Les milices et les groupes armés de l'Ouest libyen ne sont pas homogènes et n'appuient pas de la même façon le Gouvernement d'union nationale (GNA), qui siège à Tripoli. Selon le Soufan Center, la complexité du paysage politique libyen provient du fait qu'il est animé de «gangs, de criminels et de jihadistes qui changent de camp et procèdent à des alliances fugaces». A ce titre, «le maréchal Haftar ne peut réussir son offensive que s'il parvient à retourner les alliances et à gagner le soutien de certaines tribus de l'ouest car le territoire est dominé par des forces locales», souligne à l'AFP Mathieu Guidère, professeur à l'Université de Paris 8 et spécialiste du monde arabe. «Il doit s'inspirer du système mis en place par l'ancien leader libyen Mouammar Kadhafi en son temps pour contrôler le territoire dans la durée, sinon il n'a aucune chance de refaire l'unité territoriale du pays sous un même gouvernement», ajoute cet expert. 

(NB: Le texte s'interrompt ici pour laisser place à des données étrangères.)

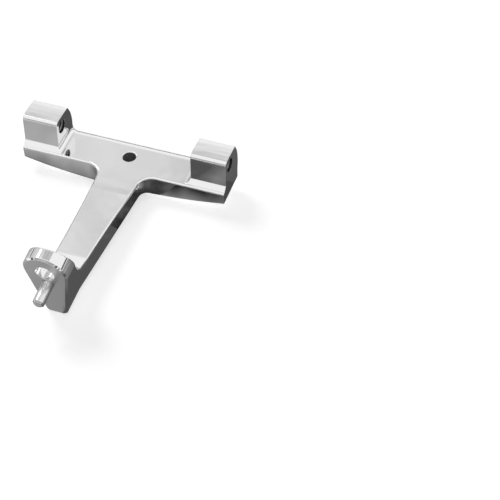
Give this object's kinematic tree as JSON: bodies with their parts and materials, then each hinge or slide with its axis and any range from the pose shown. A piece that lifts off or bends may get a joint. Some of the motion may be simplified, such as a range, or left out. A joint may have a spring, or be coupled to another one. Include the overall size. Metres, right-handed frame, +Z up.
{
  "type": "passenger peg mount",
  "caption": "Cast T-shaped bracket: a crossbar with a tapped lug at each end, and an arm that climbs to a bolt-on foot with a recessed bolt hole and a dowel pin below it.",
  "frame": {"origin": "axis of the hole in the middle of the crossbar, at the plate's top", "axes": "+X along the crossbar, +Y away from the arm, +Z up out of the plate, the way the lugs stand"},
  "size_m": [0.12, 0.1319, 0.0493],
  "materials": {
    "plating": "polished, satin on the machined foot",
    "pin_steel": "ground and hardened"
  },
  "bodies": {
    "root": {"bracket": "plating", "dowel_pin": "pin_steel"}
  },
  "joints": []
}
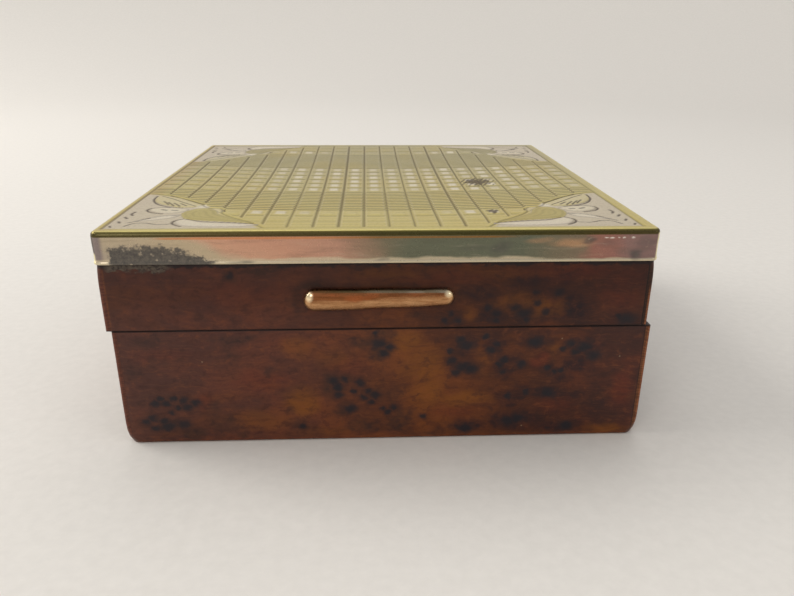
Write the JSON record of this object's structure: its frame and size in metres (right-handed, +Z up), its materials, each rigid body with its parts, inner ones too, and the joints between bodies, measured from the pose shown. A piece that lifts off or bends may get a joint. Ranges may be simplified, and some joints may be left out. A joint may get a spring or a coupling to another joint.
{
  "type": "hinged keepsake box",
  "caption": "Square burr-veneered wooden table box with a hinged lid, an engine-turned metal cap over the lid, a half-round thumb-piece and a cedar-lined inside.",
  "frame": {"origin": "middle of the flat underside of the base", "axes": "+Z up, +X to the right as the thumb-piece is faced, -Y toward the thumb-piece, hinge on the +Y side"},
  "size_m": [0.1106, 0.1114, 0.0464],
  "materials": {
    "burr_veneer": "satin lacquer over dark burr veneer",
    "carcass": "plain sawn and planed hardwood",
    "cedar": "unfinished cedar",
    "hinge_brass": "aged brass",
    "cap_metal": "gilt and silvered pressed brass, tarnished",
    "thumb_metal": "satin copper-coloured plate"
  },
  "bodies": {
    "base": {"base_floor": "carcass", "base_front": "carcass", "base_back": "carcass", "base_left": "carcass", "base_right": "carcass", "base_veneer_front": "burr_veneer", "base_veneer_back": "burr_veneer", "base_veneer_left": "burr_veneer", "base_veneer_right": "burr_veneer", "base_liner_floor": "cedar", "base_liner_front": "cedar", "base_liner_back": "cedar", "base_liner_left": "cedar", "base_liner_right": "cedar", "hinge_leaf_base": "hinge_brass", "hinge_pin": "hinge_brass", "hinge_screws_base": "hinge_brass"},
    "lid": {"lid_panel": "carcass", "lid_front": "carcass", "lid_back": "carcass", "lid_left": "carcass", "lid_right": "carcass", "lid_veneer_front": "burr_veneer", "lid_veneer_back": "burr_veneer", "lid_veneer_left": "burr_veneer", "lid_veneer_right": "burr_veneer", "lid_lining": "cedar", "lid_liner_front": "cedar", "lid_liner_back": "cedar", "lid_liner_left": "cedar", "lid_liner_right": "cedar", "hinge_leaf_lid": "hinge_brass", "hinge_screws_lid": "hinge_brass", "lid_cap": "cap_metal", "thumb_piece": "thumb_metal"}
  },
  "joints": [
    {"name": "lid_hinge", "type": "hinge", "parent": "base", "child": "lid", "pos_m": [0, 0.0524, 0.0259], "axis": [-1, 0, 0], "range_deg": [0, 95]}
  ]
}
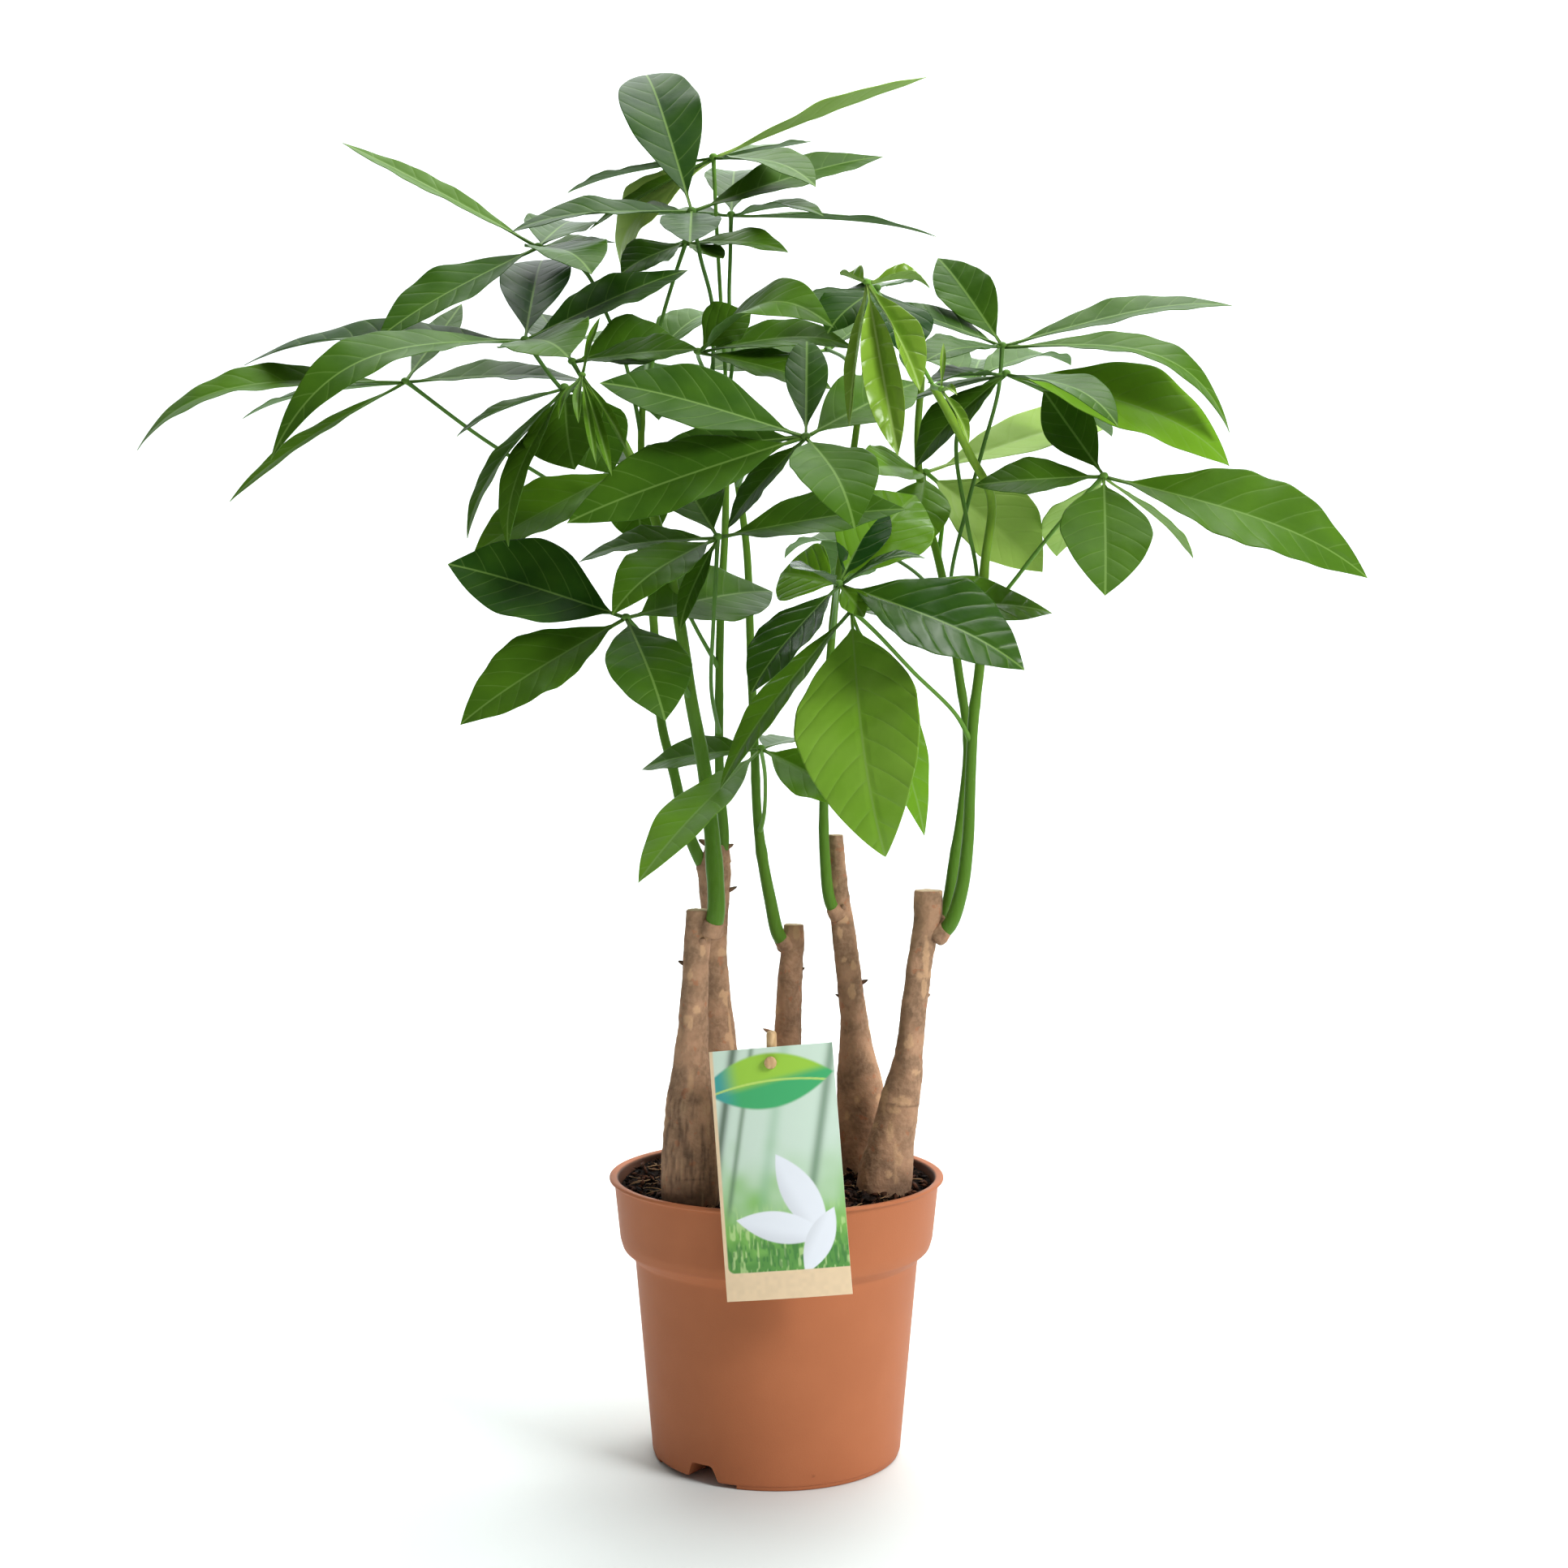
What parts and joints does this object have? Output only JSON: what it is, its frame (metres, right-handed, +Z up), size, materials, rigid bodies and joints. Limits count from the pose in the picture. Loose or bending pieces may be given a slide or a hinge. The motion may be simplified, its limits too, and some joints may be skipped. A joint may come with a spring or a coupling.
{
  "type": "potted money tree",
  "caption": "Potted money tree: five cut-back trunks in a round nursery pot, with slender green shoots, stalked hand-shaped leaves and a plain printed card on a stick.",
  "frame": {"origin": "middle of the flat pad under the pot, on the surface that the pot stands on", "axes": "+Z up through the plant; +X to the right and +Y away, for someone facing the printed card"},
  "size_m": [0.611, 0.3682, 0.7218],
  "materials": {
    "pot": "terracotta-coloured moulded plastic, satin, scuffed at the foot",
    "soil": "dark brown potting soil with tan fibres and bark chips",
    "bark": "grey-brown fibrous bark with paler patches",
    "green_stem": "smooth green shoot, slightly glossy",
    "leaf": "glossy deep green leaf with pale veins",
    "young_leaf": "glossy yellow-green young leaf",
    "card": "printed card with a kraft-coloured border",
    "pale_wood": "pale bare wood"
  },
  "bodies": {
    "root": {"pot": "pot", "soil": "soil", "trunk_1": "bark", "trunk_2": "bark", "trunk_3": "bark", "trunk_4": "bark", "trunk_5": "bark", "shoot_1": "green_stem", "shoot_2a": "green_stem", "shoot_2b": "green_stem", "shoot_3": "green_stem", "shoot_4": "green_stem", "shoot_5a": "green_stem", "shoot_5b": "green_stem", "leaf_01": "leaf", "leaf_02": "leaf", "leaf_03": "leaf", "leaf_04": "leaf", "leaf_05": "leaf", "leaf_06": "leaf", "leaf_07": "leaf", "leaf_08": "leaf", "leaf_09": "leaf", "leaf_10": "leaf", "leaf_11": "young_leaf", "leaf_12": "leaf", "leaf_13": "leaf", "leaf_14": "leaf", "leaf_15": "leaf", "leaf_16": "leaf", "leaf_17": "leaf", "leaf_18": "leaf", "leaf_19": "leaf", "leaf_20": "leaf", "leaf_21": "leaf", "leaf_22": "leaf", "leaf_23": "leaf", "leaf_24": "leaf", "leaf_25": "leaf", "leaf_26": "leaf", "leaf_27": "leaf", "leaf_28": "leaf", "young_leaf_1": "young_leaf", "young_leaf_2": "young_leaf", "label_card": "card", "label_stick": "pale_wood", "label_peg": "pale_wood"}
  },
  "joints": []
}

Andreas Krieg du King's College de Londres va plus loin. «Je pense que Haftar a de grandes difficultés sur le terrain en Libye occidentale», indique-t-il à l'AFP. «Il est maintenant enlisé dans une guerre atroce entre sa bande de milices, l'ANL, et les milices qui tentent de défendre le GNA», dit-il. Selon cet analyste, «sa principale erreur de calcul a été qu'il a sous-estimé les puissantes brigades de Misrata (200 km à l'est de Tripoli) et leur volonté de se battre non pas nécessairement pour le GNA mais contre Haftar». 
Ces brigades estiment en outre qu'«elles n'ont pas fait les sacrifices de 2011 (leur ville avait été ciblée par des pro-Kadhafi) pour se soumettre à un autre chef militaire en la personne de Haftar», poursuit M. Krieg. «Le pari du maréchal Haftar est risqué, mais ce dernier a bénéficié de la bienveillance, ouverte ou tacite, de nombreux pays arabes et occidentaux», note de son côté Karim Bitar. Il lui sera toutefois «difficile de devenir le ‘’Sissi libyen’’ car ce pays manque d'une armée et d'institutions centrales aussi solidement ancrées que celles d'Égypte» et «son pouvoir restera donc branlant», dit-il.